The data –
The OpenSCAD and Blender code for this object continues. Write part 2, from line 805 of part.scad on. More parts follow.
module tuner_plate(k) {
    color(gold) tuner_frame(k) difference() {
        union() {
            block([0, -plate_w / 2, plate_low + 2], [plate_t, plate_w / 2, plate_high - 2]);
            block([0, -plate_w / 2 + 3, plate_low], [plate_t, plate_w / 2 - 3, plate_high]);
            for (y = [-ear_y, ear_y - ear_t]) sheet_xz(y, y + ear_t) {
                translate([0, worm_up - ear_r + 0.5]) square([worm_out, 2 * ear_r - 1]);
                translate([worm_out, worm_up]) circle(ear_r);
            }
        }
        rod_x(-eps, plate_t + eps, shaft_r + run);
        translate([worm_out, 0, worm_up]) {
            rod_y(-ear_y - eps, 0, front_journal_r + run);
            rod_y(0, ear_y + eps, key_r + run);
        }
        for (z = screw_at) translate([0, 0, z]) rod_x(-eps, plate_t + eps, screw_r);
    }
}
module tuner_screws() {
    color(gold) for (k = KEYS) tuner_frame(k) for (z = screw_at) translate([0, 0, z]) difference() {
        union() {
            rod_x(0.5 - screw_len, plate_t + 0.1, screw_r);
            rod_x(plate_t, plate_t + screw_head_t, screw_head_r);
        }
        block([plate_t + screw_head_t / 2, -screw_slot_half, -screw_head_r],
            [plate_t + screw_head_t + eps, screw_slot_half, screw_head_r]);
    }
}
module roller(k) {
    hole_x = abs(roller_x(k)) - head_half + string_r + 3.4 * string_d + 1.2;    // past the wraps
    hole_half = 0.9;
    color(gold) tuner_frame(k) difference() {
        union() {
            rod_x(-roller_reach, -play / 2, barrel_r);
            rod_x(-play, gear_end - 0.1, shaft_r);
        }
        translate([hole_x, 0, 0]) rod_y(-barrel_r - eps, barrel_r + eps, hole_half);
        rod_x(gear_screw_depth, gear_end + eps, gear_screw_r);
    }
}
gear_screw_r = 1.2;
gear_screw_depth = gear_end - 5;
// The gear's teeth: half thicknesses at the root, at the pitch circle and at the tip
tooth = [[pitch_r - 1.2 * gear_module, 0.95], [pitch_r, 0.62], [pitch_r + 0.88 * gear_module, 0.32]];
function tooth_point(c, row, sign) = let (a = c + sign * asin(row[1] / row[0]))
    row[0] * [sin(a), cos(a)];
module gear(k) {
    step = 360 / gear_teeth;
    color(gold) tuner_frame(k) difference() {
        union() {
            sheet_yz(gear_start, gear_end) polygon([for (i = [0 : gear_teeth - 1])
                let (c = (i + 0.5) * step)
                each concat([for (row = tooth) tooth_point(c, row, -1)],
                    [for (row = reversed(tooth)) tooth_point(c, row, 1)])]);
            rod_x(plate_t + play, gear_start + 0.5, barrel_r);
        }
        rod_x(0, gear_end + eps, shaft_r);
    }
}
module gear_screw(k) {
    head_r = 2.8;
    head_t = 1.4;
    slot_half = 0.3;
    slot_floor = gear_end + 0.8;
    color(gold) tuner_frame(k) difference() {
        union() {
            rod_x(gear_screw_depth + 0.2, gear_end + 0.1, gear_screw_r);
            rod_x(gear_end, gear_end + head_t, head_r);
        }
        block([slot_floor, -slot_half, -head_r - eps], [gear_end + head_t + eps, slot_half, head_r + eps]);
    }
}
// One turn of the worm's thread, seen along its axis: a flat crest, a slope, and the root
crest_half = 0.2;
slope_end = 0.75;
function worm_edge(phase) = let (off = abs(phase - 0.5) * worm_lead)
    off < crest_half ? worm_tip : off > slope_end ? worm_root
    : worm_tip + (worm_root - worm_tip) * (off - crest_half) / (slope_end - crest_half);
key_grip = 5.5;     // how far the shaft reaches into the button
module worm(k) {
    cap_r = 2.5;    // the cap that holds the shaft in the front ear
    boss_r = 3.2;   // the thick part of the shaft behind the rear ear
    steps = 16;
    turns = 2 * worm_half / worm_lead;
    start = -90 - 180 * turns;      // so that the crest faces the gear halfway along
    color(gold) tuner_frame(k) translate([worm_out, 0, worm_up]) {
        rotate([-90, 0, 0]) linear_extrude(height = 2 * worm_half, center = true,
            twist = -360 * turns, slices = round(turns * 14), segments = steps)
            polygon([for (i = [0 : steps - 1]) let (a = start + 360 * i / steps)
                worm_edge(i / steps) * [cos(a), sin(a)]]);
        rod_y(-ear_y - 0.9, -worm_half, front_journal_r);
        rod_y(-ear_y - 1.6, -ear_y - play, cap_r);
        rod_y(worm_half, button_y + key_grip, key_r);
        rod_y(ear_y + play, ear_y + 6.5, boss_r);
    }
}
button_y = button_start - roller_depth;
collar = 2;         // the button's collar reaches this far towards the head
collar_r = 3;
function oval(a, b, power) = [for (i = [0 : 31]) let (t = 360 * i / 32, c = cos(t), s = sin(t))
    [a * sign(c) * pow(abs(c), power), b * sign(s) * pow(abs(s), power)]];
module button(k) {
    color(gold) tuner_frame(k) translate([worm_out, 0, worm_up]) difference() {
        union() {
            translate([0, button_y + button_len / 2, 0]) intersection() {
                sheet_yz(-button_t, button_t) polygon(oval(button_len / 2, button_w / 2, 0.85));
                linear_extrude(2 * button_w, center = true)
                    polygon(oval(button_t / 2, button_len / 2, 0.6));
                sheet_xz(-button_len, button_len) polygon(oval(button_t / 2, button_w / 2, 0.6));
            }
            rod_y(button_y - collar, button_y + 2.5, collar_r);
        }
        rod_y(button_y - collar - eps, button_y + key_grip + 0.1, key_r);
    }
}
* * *
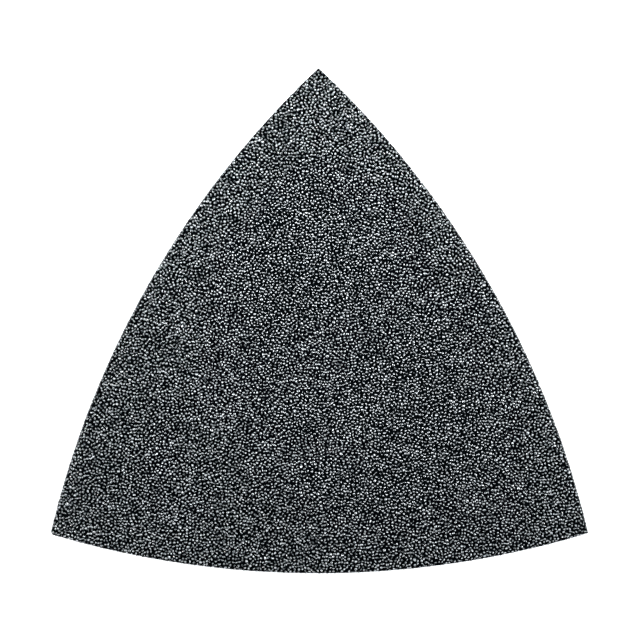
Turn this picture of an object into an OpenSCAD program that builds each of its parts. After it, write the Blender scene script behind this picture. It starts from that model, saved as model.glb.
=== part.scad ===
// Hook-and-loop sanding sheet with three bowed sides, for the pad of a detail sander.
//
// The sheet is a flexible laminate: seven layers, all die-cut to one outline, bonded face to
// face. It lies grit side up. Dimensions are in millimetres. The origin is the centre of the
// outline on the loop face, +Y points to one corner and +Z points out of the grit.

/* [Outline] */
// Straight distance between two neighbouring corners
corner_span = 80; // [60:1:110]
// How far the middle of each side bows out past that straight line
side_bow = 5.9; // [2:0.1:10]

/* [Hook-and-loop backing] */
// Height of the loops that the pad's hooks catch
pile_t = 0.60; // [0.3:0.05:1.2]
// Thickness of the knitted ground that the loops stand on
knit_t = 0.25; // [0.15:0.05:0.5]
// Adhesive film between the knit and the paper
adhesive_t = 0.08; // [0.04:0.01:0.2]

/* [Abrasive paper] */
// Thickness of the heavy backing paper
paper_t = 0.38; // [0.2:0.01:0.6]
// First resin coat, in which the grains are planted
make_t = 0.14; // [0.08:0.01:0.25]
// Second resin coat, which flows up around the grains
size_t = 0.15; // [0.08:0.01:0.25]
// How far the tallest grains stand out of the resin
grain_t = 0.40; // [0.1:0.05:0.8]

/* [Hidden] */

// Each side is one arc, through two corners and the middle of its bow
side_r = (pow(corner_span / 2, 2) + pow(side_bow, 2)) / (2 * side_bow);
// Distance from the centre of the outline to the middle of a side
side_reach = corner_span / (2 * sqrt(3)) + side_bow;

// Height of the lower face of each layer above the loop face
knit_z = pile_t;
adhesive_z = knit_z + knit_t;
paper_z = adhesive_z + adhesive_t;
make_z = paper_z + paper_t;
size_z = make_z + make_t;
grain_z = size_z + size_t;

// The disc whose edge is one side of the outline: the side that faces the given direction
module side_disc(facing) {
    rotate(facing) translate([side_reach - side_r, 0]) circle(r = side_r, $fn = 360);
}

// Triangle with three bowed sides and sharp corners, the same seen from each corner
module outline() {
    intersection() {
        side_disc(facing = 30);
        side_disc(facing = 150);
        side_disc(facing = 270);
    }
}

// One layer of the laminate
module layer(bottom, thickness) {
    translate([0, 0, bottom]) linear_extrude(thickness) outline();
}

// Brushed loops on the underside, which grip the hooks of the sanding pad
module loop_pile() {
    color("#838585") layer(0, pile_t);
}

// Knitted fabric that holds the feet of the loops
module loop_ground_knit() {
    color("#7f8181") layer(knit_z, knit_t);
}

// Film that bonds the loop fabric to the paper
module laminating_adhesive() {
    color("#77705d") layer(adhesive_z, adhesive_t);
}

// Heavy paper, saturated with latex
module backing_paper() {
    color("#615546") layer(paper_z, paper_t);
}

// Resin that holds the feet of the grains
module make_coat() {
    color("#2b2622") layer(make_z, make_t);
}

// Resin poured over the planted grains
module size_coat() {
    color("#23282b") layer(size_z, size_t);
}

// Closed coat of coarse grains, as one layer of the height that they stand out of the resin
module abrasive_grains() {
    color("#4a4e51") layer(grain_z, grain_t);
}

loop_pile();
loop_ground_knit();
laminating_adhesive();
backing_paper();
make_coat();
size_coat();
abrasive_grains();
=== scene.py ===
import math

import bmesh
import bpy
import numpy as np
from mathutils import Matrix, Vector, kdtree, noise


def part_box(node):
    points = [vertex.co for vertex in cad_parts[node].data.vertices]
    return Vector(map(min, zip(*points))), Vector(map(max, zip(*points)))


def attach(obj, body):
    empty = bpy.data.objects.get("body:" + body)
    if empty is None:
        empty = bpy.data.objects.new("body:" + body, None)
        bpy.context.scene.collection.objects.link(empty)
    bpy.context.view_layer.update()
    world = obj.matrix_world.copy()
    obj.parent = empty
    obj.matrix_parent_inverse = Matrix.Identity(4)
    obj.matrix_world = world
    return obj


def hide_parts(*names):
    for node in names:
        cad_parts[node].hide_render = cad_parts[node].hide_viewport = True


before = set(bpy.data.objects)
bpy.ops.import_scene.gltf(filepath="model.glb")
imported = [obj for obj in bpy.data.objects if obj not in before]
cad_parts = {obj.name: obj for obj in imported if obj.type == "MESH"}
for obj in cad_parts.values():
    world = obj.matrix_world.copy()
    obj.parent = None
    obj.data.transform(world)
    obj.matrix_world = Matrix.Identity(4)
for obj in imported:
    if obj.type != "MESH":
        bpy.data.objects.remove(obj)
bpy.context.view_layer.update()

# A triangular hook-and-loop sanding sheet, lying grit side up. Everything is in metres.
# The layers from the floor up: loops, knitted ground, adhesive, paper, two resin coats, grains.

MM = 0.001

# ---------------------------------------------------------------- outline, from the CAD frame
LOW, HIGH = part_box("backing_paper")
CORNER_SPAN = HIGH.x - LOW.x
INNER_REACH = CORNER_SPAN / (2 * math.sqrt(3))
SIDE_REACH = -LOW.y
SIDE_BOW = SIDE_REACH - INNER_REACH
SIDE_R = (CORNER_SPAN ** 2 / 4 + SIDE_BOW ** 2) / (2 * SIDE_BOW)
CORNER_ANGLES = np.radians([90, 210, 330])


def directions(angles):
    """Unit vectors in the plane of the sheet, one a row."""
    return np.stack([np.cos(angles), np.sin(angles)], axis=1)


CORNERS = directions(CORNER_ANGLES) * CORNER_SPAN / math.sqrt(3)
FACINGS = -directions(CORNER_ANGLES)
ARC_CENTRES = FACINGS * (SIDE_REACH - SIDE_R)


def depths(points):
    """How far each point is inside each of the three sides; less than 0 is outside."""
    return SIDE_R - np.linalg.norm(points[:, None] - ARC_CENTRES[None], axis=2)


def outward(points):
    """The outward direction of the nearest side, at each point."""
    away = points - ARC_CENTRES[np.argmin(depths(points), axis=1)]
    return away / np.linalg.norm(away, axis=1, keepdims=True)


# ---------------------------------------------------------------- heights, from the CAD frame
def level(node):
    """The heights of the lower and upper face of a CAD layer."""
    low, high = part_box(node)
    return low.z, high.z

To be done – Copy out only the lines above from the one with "loop_pile();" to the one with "if empty is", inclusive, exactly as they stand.

The answer –
loop_pile();
loop_ground_knit();
laminating_adhesive();
backing_paper();
make_coat();
size_coat();
abrasive_grains();
=== scene.py ===
import math

import bmesh
import bpy
import numpy as np
from mathutils import Matrix, Vector, kdtree, noise


def part_box(node):
    points = [vertex.co for vertex in cad_parts[node].data.vertices]
    return Vector(map(min, zip(*points))), Vector(map(max, zip(*points)))


def attach(obj, body):
    empty = bpy.data.objects.get("body:" + body)
    if empty is None:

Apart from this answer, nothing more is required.